L’universo è pieno di miliardi di galassie, ma la loro distribuzione nello spazio è tutt’altro che uniforme. Come si è formata l’attuale struttura dell’universo e come si è evoluta?
di Lisa Ovi
Per dieci anni, Daniel Kelson e Andrew Benson, del Carnegie Institution for Science, ha studiato decine di migliaia di galassie utilizzando il Magellan Baade Telescope all’Osservatorio di Las Campanas, in Cile. Lo studio, pubblicato Monthly Notices of the Royal Astronomical Society, ha portato alla formulazione di un nuovo approccio al mistero della struttura fondamentale dell’universo.
Il nuovo approccio è il risultato di un’osservazione diretta degli effetti della gravità sull’evoluzione della struttura fin dai primi tempi dell’universo. Il programma Carnegie-Spitzer-IMACS Redshift Survey è stato appositamente costruito per studiare la relazione tra crescita delle galassie e l’ambiente circostante negli ultimi 9 miliardi di anni, il periodo di tempo in cui le galassie moderne hanno preso la forma attuale.
Le prime galassie si sono formate poche centinaia di milioni di anni dopo il Big Bang, dal brodo caldo di particelle altamente cariche che era, allora, l’universo. Nel corso del processo di espansione generato dall’esplosione iniziale, la materia dell’universo si è raffreddata e le particelle che la componevano si sono fuse in molecole d’idrogeno gassoso neutro.
Nella sua corsa all’espansione, la materia non era equamente distribuita. Con il procedere del processo di espansione, nelle macchie di materia più dense la gravità locale ha preso il sopravvento sulla traiettoria espansiva, conducendo al della materia verso l’interno ed alla formazione dei primi blocchi di struttura nel cosmo.

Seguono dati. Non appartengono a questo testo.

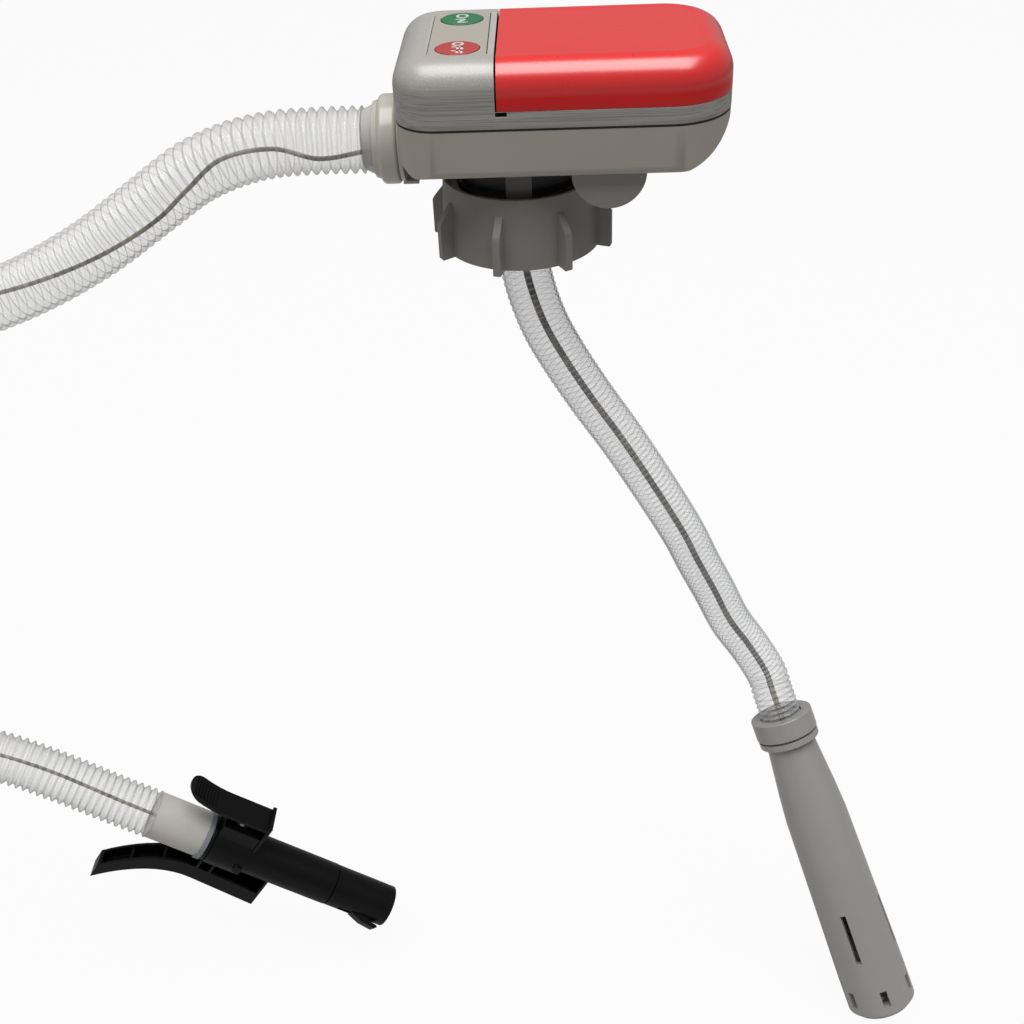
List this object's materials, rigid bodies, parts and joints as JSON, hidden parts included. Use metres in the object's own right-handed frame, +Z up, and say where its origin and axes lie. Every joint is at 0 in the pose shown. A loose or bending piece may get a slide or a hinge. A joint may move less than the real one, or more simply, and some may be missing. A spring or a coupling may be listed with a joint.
{
  "type": "battery transfer pump",
  "caption": "Battery-powered liquid transfer pump head on a screw cap, with a suction hose and motor foot, a clear ribbed discharge hose and a clip-on nozzle.",
  "frame": {"origin": "on the screw cap's axis at the underside of its gasket, where a tank's neck rim bears", "axes": "+X runs towards the battery end of the pump head, -Y towards the front, +Z up out of the tank along the cap's axis"},
  "size_m": [0.6779, 0.1415, 0.5356],
  "materials": {
    "lower_case": "smooth moulded",
    "upper_case": "fine grain",
    "battery_cover": "satin",
    "black_plastic": "moulded",
    "cell_sleeve": "shrink sleeve",
    "plated_steel": "nickel plated",
    "red_wire": "insulation",
    "steel": "plain",
    "panel": "smooth",
    "green": "satin",
    "red": "satin",
    "board": "solder mask",
    "ivory": "moulded",
    "rubber": "matt",
    "yellow_wire": "insulation",
    "cap_grey": "fine grain",
    "clear": "clear plastic",
    "grey_wire": "jacket",
    "frosted": "frosted plastic",
    "nozzle_black": "satin",
    "foot_grey": "smooth"
  },
  "bodies": {
    "pump": {"lower_case": "lower_case", "upper_case": "upper_case", "battery_tray": "black_plastic", "battery_cells": "cell_sleeve", "positive_contacts": "plated_steel", "negative_contacts": "plated_steel", "battery_leads": "red_wire", "case_screws": "steel", "button_panel": "panel", "control_board": "board", "tact_switches": "black_plastic", "board_screws": "steel", "flow_elbow": "ivory", "cable_gland": "rubber", "lead_wires": "yellow_wire", "neck_collar": "black_plastic", "cap_gasket": "rubber", "rest_tab": "cap_grey", "outlet_seal": "rubber", "hose_ferrule": "clear", "discharge_hose": "clear", "sensor_cable": "grey_wire", "nozzle_cuff": "frosted", "cuff_ring": "clear", "nozzle_tube": "nozzle_black", "nozzle_tip": "nozzle_black", "level_sensor": "black_plastic", "nozzle_grip": "nozzle_black", "clip_pin": "steel", "clip_spring": "steel", "suction_hose": "clear", "motor_cable": "grey_wire", "foot_nut": "foot_grey", "foot_seal": "rubber", "foot_housing": "foot_grey", "motor_housing": "ivory", "motor_can": "steel", "shaft_seal": "rubber", "pump_plate": "ivory", "foot_strainer": "foot_grey"},
    "cover": {"battery_cover": "battery_cover"},
    "on_key": {"on_button": "green"},
    "off_key": {"off_button": "red"},
    "cap": {"screw_cap": "cap_grey"},
    "nut": {"outlet_nut": "ivory"},
    "lever": {"clip_lever": "nozzle_black"},
    "rotor": {"motor_shaft": "steel", "impeller": "ivory"}
  },
  "joints": [
    {"name": "cover_slide", "type": "slide", "parent": "pump", "child": "cover", "axis": [1, 0, 0], "range_m": [0, 0.095]},
    {"name": "on_press", "type": "slide", "parent": "pump", "child": "on_key", "axis": [0, 0, -1], "range_m": [0, 0.0006], "stiffness_N_per_m": 800, "springref_m": -0.0004},
    {"name": "off_press", "type": "slide", "parent": "pump", "child": "off_key", "axis": [0, 0, -1], "range_m": [0, 0.0006], "stiffness_N_per_m": 800, "springref_m": -0.0004},
    {"name": "cap_turn", "type": "hinge", "parent": "pump", "child": "cap", "pos_m": [0, 0, 0], "axis": [0, 0, 1], "continuous": true},
    {"name": "nut_turn", "type": "hinge", "parent": "pump", "child": "nut", "pos_m": [-0.055, 0, 0.0257], "axis": [1, 0, 0], "continuous": true},
    {"name": "lever_pivot", "type": "hinge", "parent": "pump", "child": "lever", "pos_m": [-0.16938, -0.03, -0.35723], "axis": [0, -1, 0], "range_deg": [0, 12], "stiffness_Nm_per_rad": 0.25, "springref_deg": -9.74},
    {"name": "rotor_spin", "type": "hinge", "parent": "pump", "child": "rotor", "pos_m": [0.134, -0.006, -0.305], "axis": [-0.3247, 0.4262, 0.8443], "continuous": true}
  ]
}
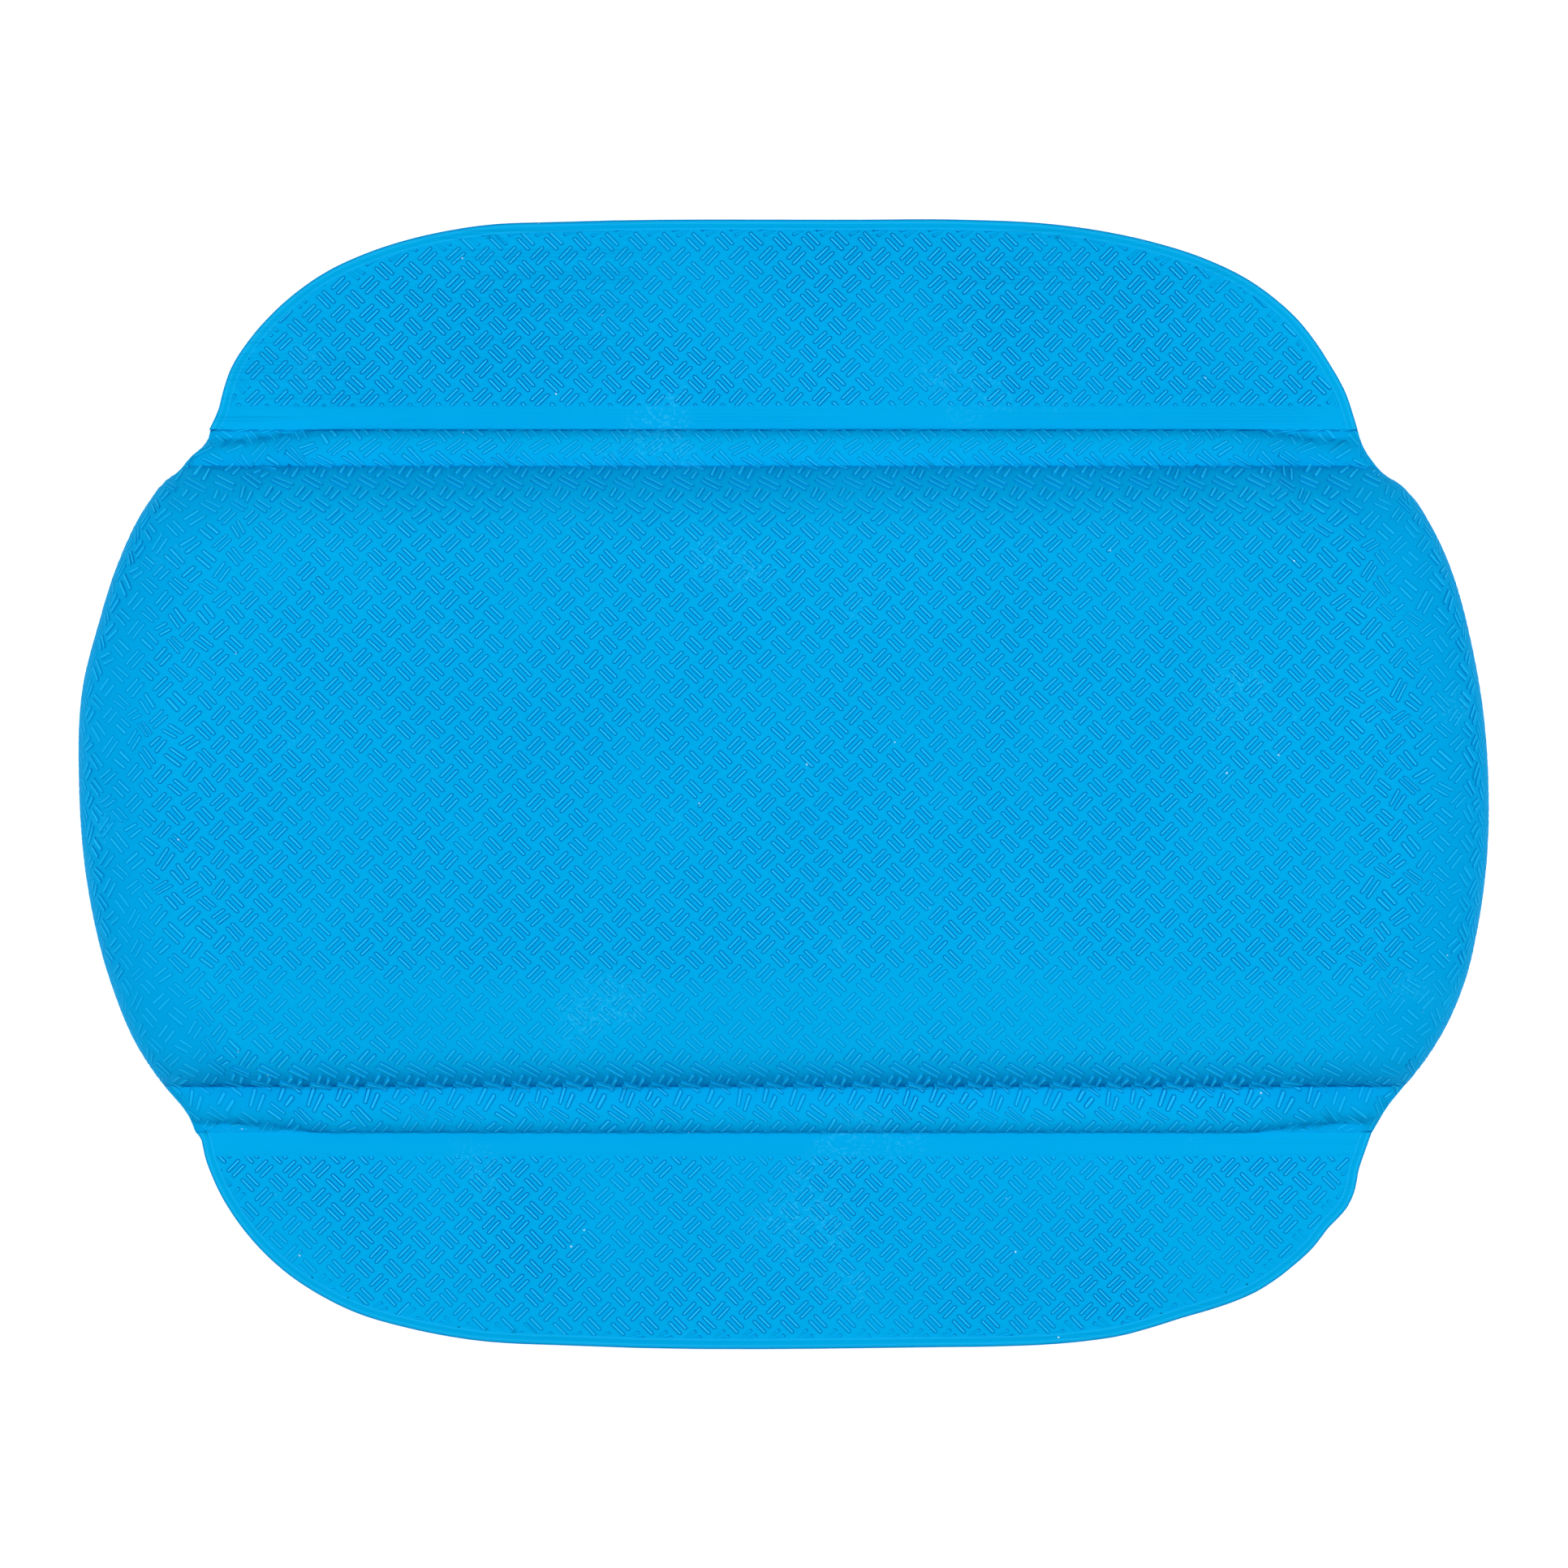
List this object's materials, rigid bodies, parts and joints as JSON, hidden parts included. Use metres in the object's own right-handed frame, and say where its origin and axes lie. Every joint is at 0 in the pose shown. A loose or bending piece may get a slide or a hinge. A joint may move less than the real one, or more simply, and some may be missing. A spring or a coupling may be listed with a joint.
{
  "type": "bath pillow",
  "caption": "Moulded bath pillow: thick stepped foam pad in a basket-weave embossed vinyl cover, with flat folding flaps along its long sides and suction cups beneath.",
  "frame": {"origin": "on the plane the suction cups stand on, under the middle of the outline", "axes": "+X along the pad's length, +Y from the lower flap to the upper flap, +Z out of the embossed face"},
  "size_m": [0.35, 0.2805, 0.037],
  "materials": {
    "embossed_vinyl": "satin",
    "back_vinyl": "matt",
    "foam": "open-cell foam",
    "cup_vinyl": "clear gloss"
  },
  "bodies": {
    "pad": {"pad_cover": "embossed_vinyl", "foam_crown": "foam", "foam_base": "foam", "pad_back": "back_vinyl"},
    "upper_flap": {"upper_flap_skin": "embossed_vinyl", "upper_flap_backing": "back_vinyl", "upper_suction_cup_1": "cup_vinyl", "upper_suction_cup_2": "cup_vinyl", "upper_suction_cup_3": "cup_vinyl", "upper_suction_cup_4": "cup_vinyl"},
    "lower_flap": {"lower_flap_skin": "embossed_vinyl", "lower_flap_backing": "back_vinyl", "lower_suction_cup_1": "cup_vinyl", "lower_suction_cup_2": "cup_vinyl", "lower_suction_cup_3": "cup_vinyl", "lower_suction_cup_4": "cup_vinyl"}
  },
  "joints": [
    {"name": "upper_flap_fold", "type": "hinge", "parent": "pad", "child": "upper_flap", "pos_m": [0, 0.0908, 0.014], "axis": [1, 0, 0], "range_deg": [-75, 75], "stiffness_Nm_per_rad": 0.4},
    {"name": "lower_flap_fold", "type": "hinge", "parent": "pad", "child": "lower_flap", "pos_m": [0, -0.0894, 0.014], "axis": [-1, 0, 0], "range_deg": [-75, 75], "stiffness_Nm_per_rad": 0.4}
  ]
}
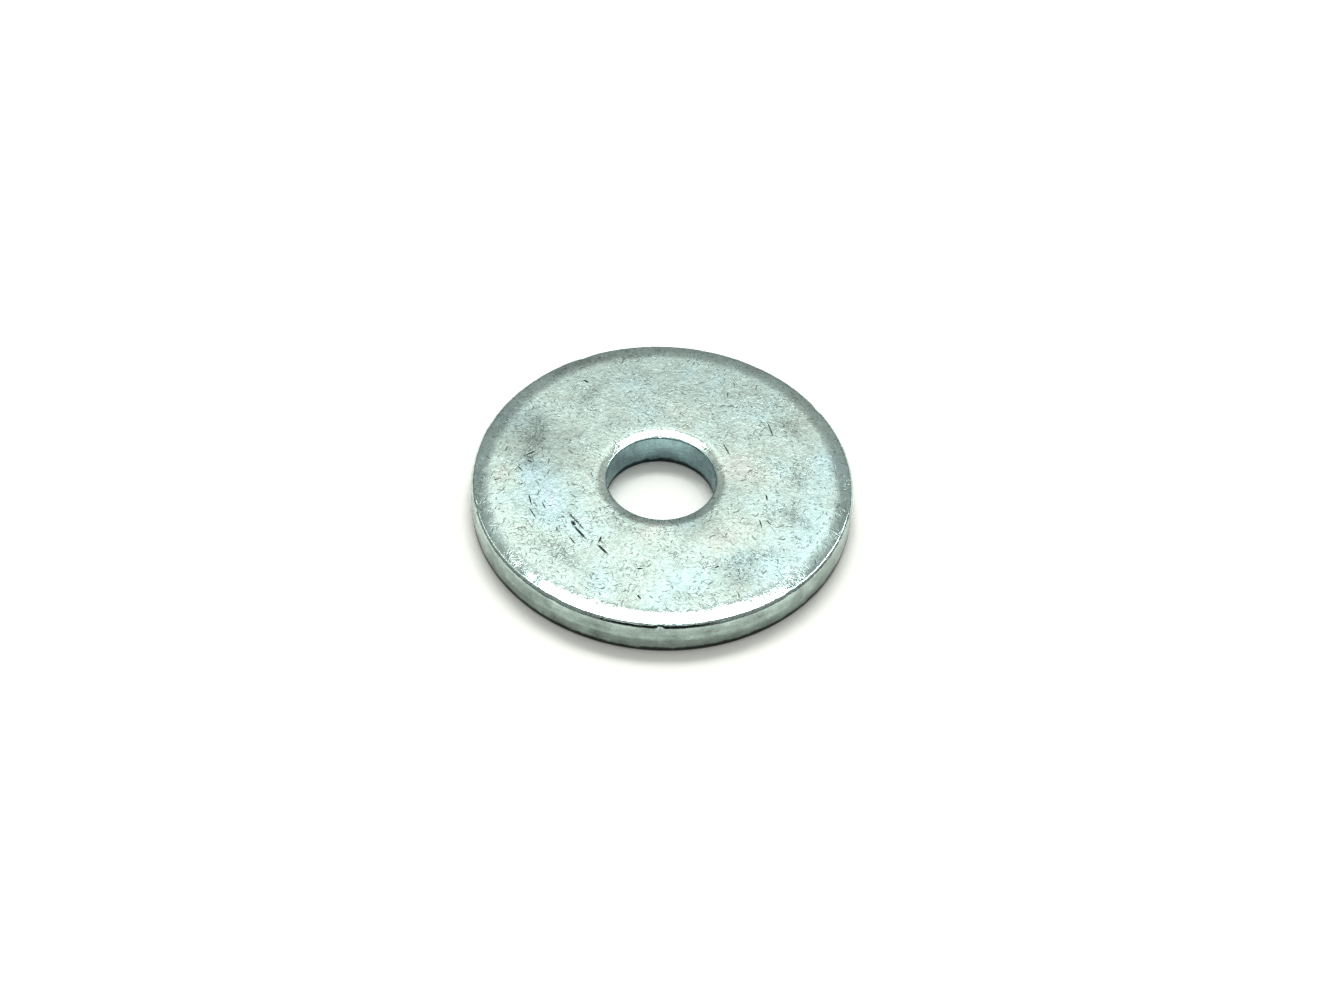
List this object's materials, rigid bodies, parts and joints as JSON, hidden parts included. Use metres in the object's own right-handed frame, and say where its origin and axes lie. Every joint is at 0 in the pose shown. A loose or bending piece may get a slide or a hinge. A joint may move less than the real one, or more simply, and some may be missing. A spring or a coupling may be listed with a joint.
{
  "type": "flat washer",
  "caption": "Round flat steel washer, heavy and wide for its hole, that spreads a bolt's load over a soft or thin face.",
  "frame": {"origin": "centre of the hole, in the plane of the lower bearing face that the washer lies on", "axes": "+Z along the hole's axis, towards the face with the rounded (die-roll) edges; X and Y are free, because the washer is round"},
  "size_m": [0.0296, 0.0296, 0.003],
  "materials": {
    "bright_zinc_plate": "bright zinc plate with a clear blue-green passivate, tumbled, fine mottled grain"
  },
  "bodies": {
    "root": {"washer": "bright_zinc_plate"}
  },
  "joints": []
}
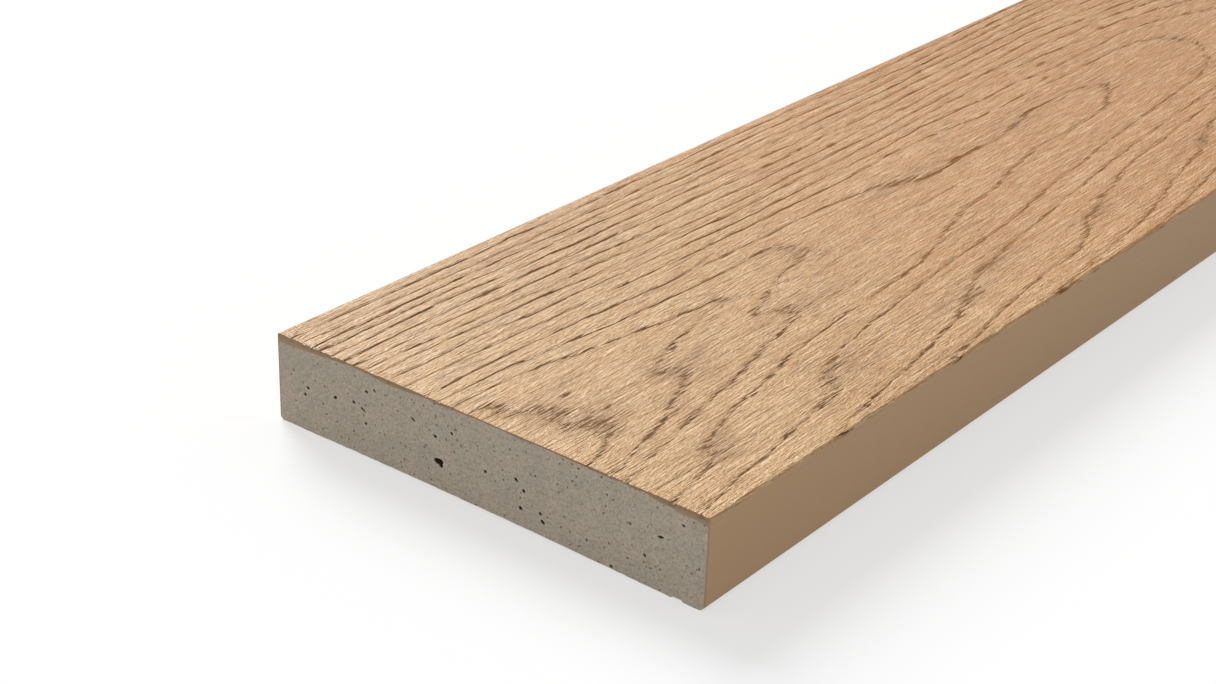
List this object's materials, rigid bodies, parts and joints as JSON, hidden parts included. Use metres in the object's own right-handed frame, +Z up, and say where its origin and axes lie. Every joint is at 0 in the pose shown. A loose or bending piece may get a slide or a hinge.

Lo studio di queste differenze nella densità, a cui dobbiamo la formazione di strutture in alcuni luoghi e in altri no, si è confrontato con i limiti della matematica, insufficiente a formulare modelli sulle interazioni gravitazionali tra le particelle dell’universo. Gli astronomi hanno finora utilizzato approssimazioni matematiche e simulazioni al computer parziali delle interazioni tra le particelle.
Il nuovo studio ha dimostrato per la prima volta che la crescita delle singole proto-strutture può essere calcolata e il calcolo applicato ad ogni settore dello spazio. Dai calcoli dei ricercatori è emerso che gli agglomerati più densi sono cresciuti più velocemente di quelli meno densi. I ricercatori sono stati quindi in grado di calcolare all’indietro la distribuzione originale e i tassi di crescita delle variazioni nella densità a cui si devono le strutture su larga scala e la loro attuale distribuzione nello spazio.
Questa semplice ed accurata descrizione dell’impatto delle fluttuazioni nella densità originale dell’universo sulla sua struttura attuale è stata possibile grazie al numero straordinario di osservazioni condotte con i telescopi Magellan del Las Campanas Observatory in Cile.